At home

Karen Bates chats with customers at The Reno Homebrewer’s location on Fourth Street.

Karen Bates chats with customers at The Reno Homebrewer’s location on Fourth Street.

PHOTO/MATT BIEKER

Learn more by visiting renohomebrewer.com.

I started brewing beer six years ago under the tutelage of my neighbor, Jon Anderson. A veteran home brewer, he’d invite me over to his workshop-turned-brewery and explain the science behind fermentation. After some pretty horrendous early attempts, my brewing improved, and my appreciation for new beer styles increased as well.

Brewing served as my introduction to the world of quality drink, but Jon also introduced me to the place where I would source my ingredients and equipment for every batch I’d make: The Reno Homebrewer.

The shop moved to its current location on East Fourth Street in August of last year, but before that it inhabited a quiet corner of Dickerson Road for 23 years. If you’re a Renoite who makes your own alcohol, chances are you’ve heard of—or visited with—owner Rob Bates and his daughter, Karen Bates, at the Reno Homebrewer.

“We opened our first shop on South McCarran across from Meadowood Mall in 1986,” Rob said.

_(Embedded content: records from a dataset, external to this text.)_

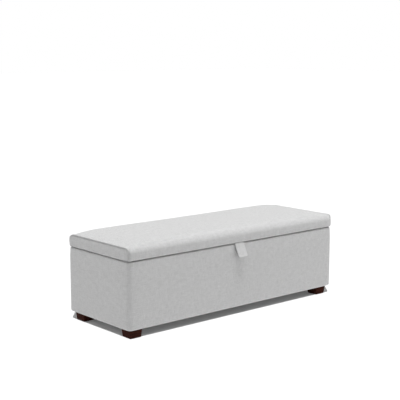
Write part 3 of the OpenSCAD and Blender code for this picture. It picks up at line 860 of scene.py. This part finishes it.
def pull_tab(cloth):
    """A strip of cloth folded double: two layers with soft edges, closed by the fold at its end."""
    path = tab_path()
    lengths = arc_lengths(path)
    normals = outward_normals(path)
    total = lengths[-1]
    edge_run = np.linspace(0.9, 1, 5)[1:]
    across = np.concatenate([np.linspace(-1, -0.9, 5)[:-1], np.linspace(-0.9, 0.9, 17), edge_run])
    section = []
    for s in across:
        section.append((s, 1))
    for s in across[::-1]:
        section.append((s, -1))
    vertices, places = [], []
    for (point, normal, length) in zip(path, normals, lengths):
        to_fold = total - length
        short = max(0.0, 1 - to_fold / (TAB_T / 2))
        closing = math.sqrt(max(0.0, 1 - short ** 2))
        half_t = TAB_T / 2 * (0.68 if length < 24 * MM else 1.0) * max(closing, 0.12)
        for s, face in section:
            edge = (1 - abs(s)) * TAB_W / 2
            soft = math.sqrt(min(1.0, edge / (1.4 * MM))) * 0.82 + 0.18
            stitched = 0.35 * MM * math.exp(-((edge - 5 * MM) / (1.3 * MM)) ** 2)
            offset = face * (half_t * soft - stitched)
            y, z = point + normal * offset
            vertices.append((s * TAB_W / 2, y, z))
            places.append((s * TAB_W / 2 + (0.2 if face > 0 else 0.4), length))
    ring = len(section)
    faces = []
    for i in range(len(path) - 1):
        for j in range(ring):
            k = (j + 1) % ring
            faces.append((i * ring + j, i * ring + k, (i + 1) * ring + k, (i + 1) * ring + j))
    faces.append(tuple(range(ring))[::-1])
    faces.append(tuple((len(path) - 1) * ring + j for j in range(ring)))
    obj = new_object("pull_tab_cloth", vertices, faces)
    set_cloth_map(obj, places)
    obj.data.materials.append(cloth)
    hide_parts("pull_tab", "tab_anchor")
    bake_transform(obj)
    return obj


# Linings --------------------------------------------------------------------------------


def sagging_sheet(name, low, high, z, sag, lower=True):
    """A stretched sheet between two corners of a rectangle, slack by sag in its middle."""
    nx = int((high.x - low.x) / (15 * MM))
    ny = int((high.y - low.y) / (15 * MM))
    vertices = []
    for i in range(nx + 1):
        for j in range(ny + 1):
            u, v = i / nx, j / ny
            drop = sag * float(bump(np.array(u), 4) * bump(np.array(v), 4))
            x = low.x + (high.x - low.x) * u
            y = low.y + (high.y - low.y) * v
            vertices.append((x, y, z - drop if lower else z + drop))
    return new_object(name, vertices, grid_faces(nx + 1, ny + 1, flip=lower))


def dust_sheet(cloth):
    """Black cloth stapled under the box."""
    low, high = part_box("dust_cover")
    obj = sagging_sheet("dust_sheet", low, high, high.z, 0.6 * MM)
    obj.data.materials.append(cloth)
    thicken(obj, LINING_T)
    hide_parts("dust_cover")
    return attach(obj, "box")


def lid_sheet(cloth):
    """Black lining under the lid's board, inside the hems of the cover."""
    low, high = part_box("lid_lining")
    obj = sagging_sheet("lid_lining_sheet", low, high, high.z, 0.4 * MM)
    obj.data.materials.append(cloth)
    thicken(obj, LINING_T)
    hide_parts("lid_lining")
    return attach(obj, "lid")


def box_lining(cloth):
    """Black lining of the storage space: one cloth folded up the four walls."""
    low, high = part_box("box_lining")
    middle = (low + high) / 2
    half_x, half_y = high.x - middle.x, high.y - middle.y
    corner = 6 * MM
    down = line((0.6 * MM, high.z), (0.6 * MM, low.z + corner), 22 * MM)
    turn = arc((corner, low.z + corner), corner - 0.6 * MM, 180, 270)
    floor = [(share * half_y, low.z + 0.6 * MM) for share in np.linspace(corner / half_y, 1, 9)]
    vertices = []
    for inset, z in down + turn + floor:
        ring = rectangle_ring(half_x - inset, max(half_y - inset, 0.2 * MM))
        slack = 0.8 * MM if inset < corner / 2 and z < high.z - 10 * MM else 0.0
        spots = np.column_stack([ring, np.full(len(ring), z)])
        inward = ring / np.linalg.norm(ring, axis=1)[:, None]
        ring = ring - inward * (slack * (1 + waves(spots, 0.25, 23)) / 2)[:, None]
        vertices += [(middle.x + x, middle.y + y, z) for x, y in ring]
    rows = len(down) + len(turn) + len(floor)
    obj = new_object("box_lining_sheet", vertices, grid_faces(rows, len(ring), flip=True))
    obj.data.materials.append(cloth)
    weld(obj, 0.05 * MM)
    thicken(obj, LINING_T)
    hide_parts("box_lining")
    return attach(obj, "box")


def rectangle_ring(half_x, half_y):
    """Closed rectangle of points with the same count on each side whatever its size."""
    along = np.linspace(-1, 1, 61)[:-1]
    across = np.linspace(-1, 1, 25)[:-1]
    ring = [(x * half_x, -half_y) for x in along]
    ring += [(half_x, y * half_y) for y in across]
    ring += [(-x * half_x, half_y) for x in along]
    ring += [(-half_x, -y * half_y) for y in across]
    return np.array(ring + ring[:1])


def weld(obj, distance):
    """Joins vertices closer than distance."""
    bm = bmesh.new()
    bm.from_mesh(obj.data)
    bmesh.ops.remove_doubles(bm, verts=bm.verts, dist=distance)
    bm.to_mesh(obj.data)
    bm.free()


# Feet -----------------------------------------------------------------------------------


def foot(node, wood):
    """A tapered block with eased edges in place of the plain one."""
    low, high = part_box(node)
    centre = (low + high) / 2
    top = (high.x - low.x) / 2
    bottom = FOOT_BOTTOM_HALF
    mesh = bpy.data.meshes.new(node + "_block")
    bm = bmesh.new()
    corners = []
    for z, half in ((low.z, bottom), (high.z, top)):
        for sx, sy in ((-1, -1), (1, -1), (1, 1), (-1, 1)):
            corners.append(bm.verts.new((centre.x + sx * half, centre.y + sy * half, z)))
    bm.faces.new(corners[3::-1])
    bm.faces.new(corners[4:])
    for i in range(4):
        j = (i + 1) % 4
        bm.faces.new((corners[i], corners[j], corners[4 + j], corners[4 + i]))
    bmesh.ops.bevel(bm, geom=bm.edges[:], offset=FOOT_EDGE, segments=3, profile=0.6, affect="EDGES")
    bm.to_mesh(mesh)
    bm.free()
    mesh.polygons.foreach_set("use_smooth", [True] * len(mesh.polygons))
    obj = bpy.data.objects.new(node + "_block", mesh)
    bpy.context.scene.collection.objects.link(obj)
    weighted = obj.modifiers.new("shading", "WEIGHTED_NORMAL")
    weighted.keep_sharp = True
    apply_modifiers(obj)
    obj.data.materials.append(wood)
    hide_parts(node)
    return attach(obj, "box")


# Carried-over CAD nodes -----------------------------------------------------------------


def dress_cad_nodes(slot_materials):
    """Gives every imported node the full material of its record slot."""
    for subpart in frame["record"]["subparts"]:
        obj = frame["nodes"][subpart["node"]]
        mat = slot_materials[subpart["material_slot"]]
        for index in range(max(1, len(obj.material_slots))):
            if obj.material_slots:
                obj.material_slots[index].material = mat
            else:
                obj.data.materials.append(mat)


# Stage, light and camera ----------------------------------------------------------------


def stage():
    size = 40.0
    floor = new_object("floor", [(-size, -size, 0), (size, -size, 0), (size, size, 0), (-size, size, 0)],
                       [(0, 1, 2, 3)], smooth=False)
    floor.data.materials.append(floor_paint("floor_paint"))
    return floor


def add_lamp(name, data, towards):
    """Places a lamp whose light comes from the direction named."""
    lamp = bpy.data.objects.new(name, data)
    lamp.rotation_euler = Vector(towards).to_track_quat("Z", "Y").to_euler()
    bpy.context.scene.collection.objects.link(lamp)
    return lamp


def sun(name, towards, strength, softness):
    """A distant light, softness degrees wide."""
    data = bpy.data.lights.new(name, "SUN")
    data.energy = strength
    data.angle = math.radians(softness)
    return add_lamp(name, data, towards)


def near_lamp(name, place, aim, power, size):
    """A soft square lamp close to the bench, so that its light falls off along it."""
    data = bpy.data.lights.new(name, "AREA")
    data.energy = power
    data.size = size
    lamp = add_lamp(name, data, Vector(place) - Vector(aim))
    lamp.location = place
    return lamp


def link_floor(lamp, floor, state):
    """Makes a lamp light only the floor (INCLUDE) or everything but the floor (EXCLUDE)."""
    chosen = bpy.data.collections.new(lamp.name + "_floor")
    chosen.objects.link(floor)
    chosen.collection_objects[0].light_linking.link_state = state
    lamp.light_linking.receiver_collection = chosen


def lighting(floor):
    """Even studio light: a white room, an overhead light, two side fills and a near lamp for the
    bench, and two lights that reach only the floor and keep it white."""
    world = bpy.data.worlds.new("studio")
    bpy.context.scene.world = world
    world.use_nodes = True
    tree = world.node_tree
    background = tree.nodes["Background"]
    seen = add(tree, "ShaderNodeLightPath").outputs["Is Camera Ray"]
    strength = add(tree, "ShaderNodeMapRange", {"Value": seen, "To Min": 0.24, "To Max": 1.0}).outputs[0]
    background.inputs["Color"].default_value = (1, 1, 1, 1)
    tree.links.new(strength, background.inputs["Strength"])
    link_floor(sun("overhead", (0.0, -0.02, 1.0), 3.6, 40), floor, "EXCLUDE")
    link_floor(sun("right_fill", (0.92, -0.45, 0.3), 0.5, 30), floor, "EXCLUDE")
    link_floor(sun("left_fill", (-0.6, 0.8, 0.3), 0.3, 30), floor, "EXCLUDE")
    right_lamp = near_lamp("right_lamp", (2.0, -2.3, 0.9), (0.5, -0.2, 0.25), 7.0, 0.6)
    link_floor(right_lamp, floor, "EXCLUDE")
    link_floor(sun("backdrop", (-0.43, -0.50, 0.76), 4.1, 1.5), floor, "INCLUDE")
    floor_fill = sun("floor_fill", (0, 0, 1), 0.32, 10)
    floor_fill.data.use_shadow = False
    link_floor(floor_fill, floor, "INCLUDE")


# Viewing direction and place of the camera, from the middle of the bench on the floor
CAMERA_TURN = math.radians(-40.7405)
CAMERA_DOWN = math.radians(8.9154)
CAMERA_PLACE = (-3.1681, -3.6252, 1.3034)
CAMERA_LENS = 86.97


def camera():
    data = bpy.data.cameras.new("camera")
    data.sensor_width = 36
    data.lens = CAMERA_LENS
    obj = bpy.data.objects.new("camera", data)
    obj.location = (CAMERA_PLACE[0], CAMERA_PLACE[1] + MIDDLE_Y, CAMERA_PLACE[2])
    obj.rotation_euler = (math.pi / 2 - CAMERA_DOWN, 0, CAMERA_TURN)
    bpy.context.scene.collection.objects.link(obj)
    bpy.context.scene.camera = obj


# Build ----------------------------------------------------------------------------------

bpy.context.scene.view_settings.view_transform = "Standard"

grey_weave = woven_cloth("grey_weave", grey(0.64), grey(0.35))
foam = soft_foam("foam")
black_cloth = thin_cloth("black_cloth", grey(0.012), grey(0.045))
walnut = stained_wood("walnut", (0.012, 0.003, 0.002), (0.055, 0.015, 0.009), "X")
dress_cad_nodes({
    "grey_weave": grey_weave,
    "walnut": walnut,
    "black_cloth": black_cloth,
    "plywood": plywood("birch_ply"),
    "foam": foam,
    "steel": metal("zinc_plate", (0.60, 0.61, 0.62), 0.34, brushed=0.5),
    "chrome": metal("chrome_rod", (0.74, 0.75, 0.77), 0.10, brushed=0.1),
    "black_paint": metal("black_coat", (0.03, 0.03, 0.03), 0.45, brushed=0.2, metallic=0.0),
    "black_rubber": matt_rubber("black_rubber"),
})

box_upholstery(grey_weave)
box_foam(foam)
lid_foam(foam)
lid_cover(grey_weave)
for side, word in ((-1, "left"), (1, "right")):
    lid_end(side, f"lid_end_cloth_{word}", grey_weave)
    lid_piping(side, f"lid_piping_cord_{word}", grey_weave)
pull_tab(grey_weave)
dust_sheet(black_cloth)
lid_sheet(black_cloth)
box_lining(black_cloth)
for corner in ("front_left", "front_right", "rear_left", "rear_right"):
    foot(f"foot_{corner}", walnut)

lighting(stage())
camera()
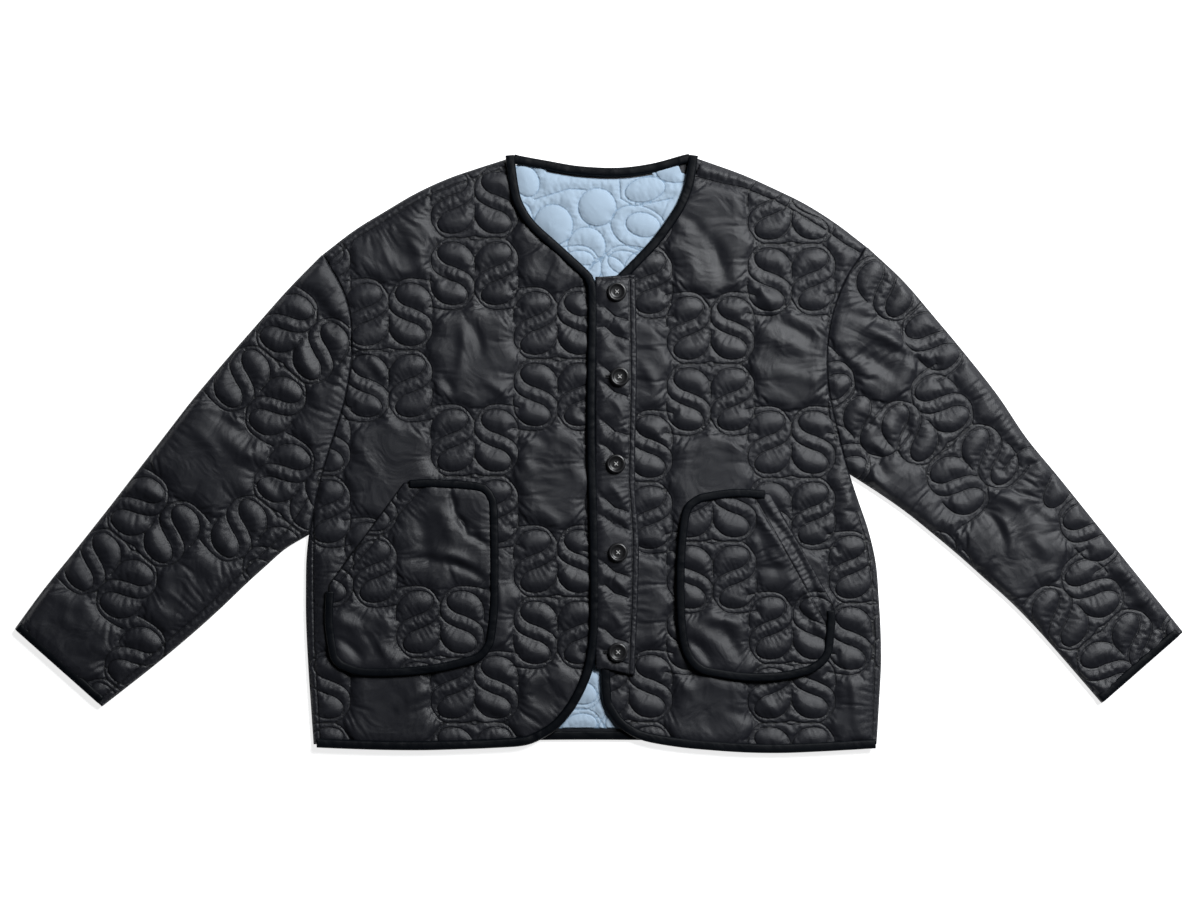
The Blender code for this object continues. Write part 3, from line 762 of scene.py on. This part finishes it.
# folds: from x, y to x, y, then the height and the width
rightFolds = [
    (-70, 268, -52, 214, -2.2, 7), (-58, 244, -38, 190, 2.0, 7), (-92, 30, -50, 8, -2.0, 6),
    (-104, 12, -64, -24, 1.8, 7), (-270, 122, -226, 96, 1.8, 7), (-258, 104, -214, 60, -2.0, 6),
    (-120, -120, -96, -172, 1.6, 6), (-132, -258, -92, -282, -2.0, 6), (-205, 232, -170, 180, 2.2, 7),
    (-190, 205, -150, 175, -1.6, 5), (-235, 215, -190, 165, 1.6, 8), (-140, 137, -145, 76, 2.4, 6),
    (-132, 137, -120, 98, -2.0, 5), (-163, 81, -148, 60, -2, 5), (-122, 76, -91, 56, 2.0, 5),
    (-250, 70, -205, 20, 1.5, 8), (-262, 20, -225, -25, 1.6, 7), (-175, -60, -160, -20, 1.2, 6),
    (-70, -50, -40, -75, 1.3, 6), (-210, -262, -165, -240, 1.6, 6)]
leftFolds = [
    (78, 247, 110, 224, -2.4, 7), (110, 227, 129, 172, -3.0, 8), (88, 214, 100, 166, 2.2, 8),
    (158, 143, 228, 110, -2.8, 7), (165, 121, 216, 101, 2.2, 8), (168, 84, 226, 74, 1.8, 8),
    (14, 60, 50, 78, -1.8, 6), (40, 96, 62, 60, 1.6, 6), (24, -90, 62, -110, -1.8, 6),
    (128, -262, 172, -282, -2.0, 6), (150, -240, 186, -270, 1.8, 6), (150, 190, 185, 130, 1.8, 6),
    (250, 110, 200, 60, 1.6, 7), (232, 60, 262, 10, 1.5, 6), (60, 190, 95, 150, 1.6, 7),
    (120, 20, 160, -10, 1.4, 7), (70, -215, 100, -260, 1.6, 6), (250, -205, 262, -285, 2.0, 5),
    (215, -195, 205, -250, 1.2, 6), (45, 30, 80, -5, 1.3, 6)]
rightSeams = [straight((-92, 295), (-118, 286), (-148, 276), (-177, 264), (-202, 250), (-250, 221),
                       (-277, 198)),
              straight((-293, -60), (-293, -140), (-292, -200), (-286, -297))]
leftSeams = [straight((99, 284), (126, 277), (147, 273), (179, 260), (200, 249), (231, 230), (252, 215),
                      (268, 206)),
             straight((264, -60), (273, -87), (279, -128), (283, -189), (280, -295))]

x, y = rings["front_right"].T
rightShoulder = (x < -297) | ((y > -0.72 * x - 12) & (x < -96) & (y > 195))
rightSide = (x < -282) & (y < -30)
frontRight = quilted("frontRight", "front_right", blocksAt(frontBlocks) + rightSeams, panel, rightFolds,
                     ("pocket_right", "pocket_left"), (rightShoulder, rightSide))
print("front right", len(frontRight.data.vertices))

x, y = rings["front_left"].T
leftShoulder = (x > 100) & (y > 205)
leftSide = (x > 262) & (y < -30)
frontLeft = quilted("frontLeft", "front_left", blocksAt(frontBlocks) + leftSeams, panel, leftFolds,
                    ("pocket_right", "pocket_left", "placket"), (leftShoulder, leftSide))
print("front left", len(frontLeft.data.vertices))


# the back, whose outer face lies on the table, and the lining over its inner face

backSheet = {"step": 3.0, "stitchRise": 1.7, "inner": 4.3, "fold": 4.6, "frames": 16, "growStitched": -0.06}


def makeBack():
    ring = rings["back"]
    flat, faces, edge, stitched = sheetMesh(ring, blocksAt(frontBlocks), backSheet["step"])
    points, gaps = settle("back", flat, faces, stitched, 0.0, backSheet)
    points[:, 2] = np.maximum(backSheet["stitchRise"] - 1.2 * np.maximum(points[:, 2], 0), 0.0)
    bound = (ring[:, 1] > 285) & (np.abs(ring[:, 0]) < 92) | (ring[:, 1] < -290)
    points[:, 2] = edgeDrop(points, ring, ~bound, backSheet["fold"], 4.0)
    innerEdge = np.where(bound, 4.0, 4.9)
    piece = padFrom("back", flat, faces, edge, points, backSheet["inner"], innerEdge, shell, gaps)
    return finished(piece, "back")


backPanel = makeBack()
print("back", len(backPanel.data.vertices))


# centre, half width, half height and tilt of each round shape at the neck
liningOvals = [
    (-2, 253, 19.5, 19.5, 0), (-13, 213, 19.5, 19.5, 0), (-47, 235, 20, 21, 20),
    (45, 235, 18, 12.5, -12), (41, 232, 30, 22, -20), (47, 271, 21, 12.5, 14), (-75, 280, 13, 17, 25),
    (-80, 238, 12, 20, 0), (8, 183, 20, 20, 0), (-70, 205, 22, 18, 0), (78, 290, 20, 12, 0),
    (46, 190, 20, 18, 0)]


def oval(x, y, wide, high, tilt):
    turn = math.radians(tilt)
    angles = np.linspace(0, math.tau, 73)
    a, b = wide * np.cos(angles), high * np.sin(angles)
    return evenly(np.column_stack([x + a * math.cos(turn) - b * math.sin(turn),
                                   y + a * math.sin(turn) + b * math.cos(turn)]), 1.4)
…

Rob opened his shop under a very different beer climate than we see in Reno and the rest of the country today. Originally, he said, he operated under the premise of providing cheap alternatives to the ubiquitous Bud and Miller. For many, the only way to try the niche styles so readily accessible today was to make them by hand, and the shop established the early reputation as a hub for knowledge.

The craft beer movement of the past decade has been transformative time for the shop and Reno’s homebrewing community. A second local home brewing store, Brew Chatter, opened in Sparks in 2014.

“It has morphed into something completely different,” Rob said. “We are transforming from a knowledge-based business into more of commodity-based business, because there’s so much information available outside here.”

Rob and Karen—who began working with her father in 2014—have spent the last few years serving new regulars who’ve been asking for new products.

“The craft beer movement is not about having cheap beer—it’s about having really good beer,” Rob said. “The quality and availability of stuff—we didn’t have [that] 30 years ago. You couldn’t get good yeast, couldn’t get fresh hops, couldn’t get the kinds of grains and extracts that you can today.”

The Reno Homebrewer’s East Fourth Street location is its fourth. Now, it shares the sidewalk with some of the same breweries whose founders got their start making beer with Rob’s products and knowledge.

I’ve been buying my grain and yeast from the Bates since 2012, and I still prefer asking Rob or Karen about any issues with my brew over browsing the beer forums online. I’m not alone. Local home brewers often gather at The Reno Homebrewer to talk technique and share recipes. And now, with the Bates’ alcohol vending license and bar, they can do it over a beer.

“You know how people are, now that we can serve beer and wine, you get people down talking over a beer,” Karen said. “They’ll talk to a stranger because they both share the same hobby.”

If you’ve ever thought about picking up brewing as hobby, I’ll share the same encouraging words Rob gave me: “You can’t make anything that can hurt you,” he said. “You can drink your mistakes.”